Even if Base isn’t quite up to pulling in complete datasets from big sites like CWGC and TNA, it could still be valuable for people who have compiled a database of men who served in a battalion and want to make it available to other people on the web but who don’t have the technical skills or the money to host it themselves. I might try some small scale experiments and see where it goes (although I have lots of other things to finish first).
Another alternative is Freebase, but that seems to be the other extreme: absolutely anyone can edit your data.
Comment by Ben Brumfield — 12:38 am, 28 December 2007 [permanent link to this comment]
just embed Google Base metadata in a webpage
This sounds reminiscent of microformats. Have you looked to see if any connectors between the two exist?
Comment by Gavin Robinson — 10:54 am, 28 December 2007 [permanent link to this comment]
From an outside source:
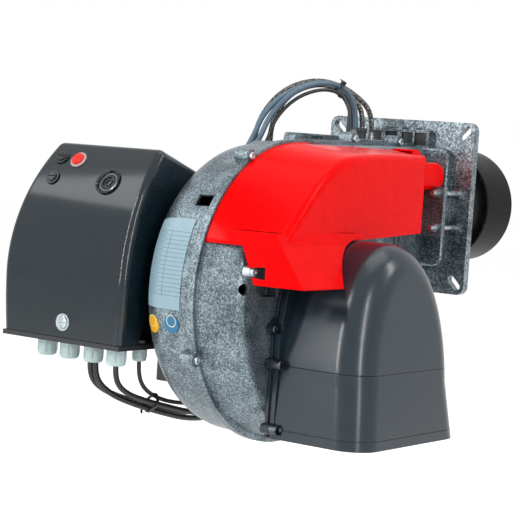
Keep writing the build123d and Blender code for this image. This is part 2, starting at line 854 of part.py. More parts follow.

Thanks for pointing that out. I’d somehow never heard of microformats but it looks like a brilliant idea - even easier than embedding XML. For people who have already published details of soldiers on their websites this is likely to be a better solution than trying to sync up with Google Base. On the other hand Google Base would be best for people who haven’t already published their data on the web and don’t know how to. It should be possible to define a Google Base type and a microformat which map to each other and contain all the necessary details of soldiers. Then someone could write a scraper which pulls it all together and allows searches across Google Base, microformatted websites, and possibly the big sites (CWGC, TNA) even if they don’t have any metadata. I know that someone is already working on a Python script which scrapes the CWGC database and allows searches by regiment and service number, which the site’s own search engine won’t do.